DJ Toomp: “I met Wale for the first time through Jason Geter (T.I.’s manager). Prior to this I had sent him a track once, I think when he first got signed to Warner Music—I had replayed the song 'Bittersweet,' and he had put the song to it. He leaked it out on the Internet and it got pretty good views, but at the time we still hadn’t met.

“One day Jason and me were hanging out at Ludacris’ spot Straits, which is Luda’s restaurant. Wale happened to be there and me and him finally met. Wale be moving around like that, that’s how he ran into Ross [the first time]—just hanging out in Miami. Ross saw him a few times and was like, 'Dang man, let’s just hook up.'

“Dallas Martin, an A&R at Warner Bros. who was over the [Ambition] project use to always tell me that I was one of his favorite producers and now that he had a position at a label, he wanted to do some business.

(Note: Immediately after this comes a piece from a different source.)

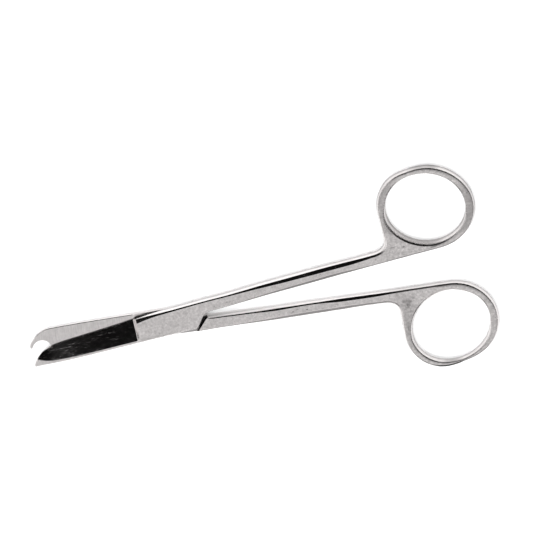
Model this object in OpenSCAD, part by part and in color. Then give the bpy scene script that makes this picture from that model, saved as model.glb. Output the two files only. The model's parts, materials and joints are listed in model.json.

That’s how me and Wale ended up working together. I cut at least four songs for Wale, two of which made the album. Which was cool— two out of four ain’t bad. But the first song we did was the song 'Legendary.'

“'Legendary' was a track that I had originally made for Jay-Z. When Jay and Kanye were working on the Watch the Throne album, I sent 'Legendary' to Jay but the track never got to him because I thought I was sending it to the right person but nothing ever happened. After that situation, Rick Ross chose it but he ended up not ever using it. So with Wale being Maybach Music, he ended up picking it, and when he heard it he fell in love with it. Matter-of-fact, the first person Wale wanted to get on it was either Jay-Z or Nas. He was like, 'Yo, I either want Jay-Z or Nas…I want somebody legendary.'

“The Ambition album was going at a pretty fast pace and we were getting a whole lot done, so we didn’t really get too much time to get all the stuff cleared, we just wanted to finish the album. So Wale just went on and took 'Legendary' on his own without Jay and Nas, and when he started laying it down we were like, 'Dude, you don’t need anybody on it—you got this on your own.' And he killed it.

“As far as the beat itself, there was this song I chopped up, it was like the original of 'You Got Your Hooks In Me.' You know the O’Jays version, but there’s another one, Barbara and the Vandelles I think. I just took it there, I stretched the samples out and just chopped it up and everybody fell in love with it.”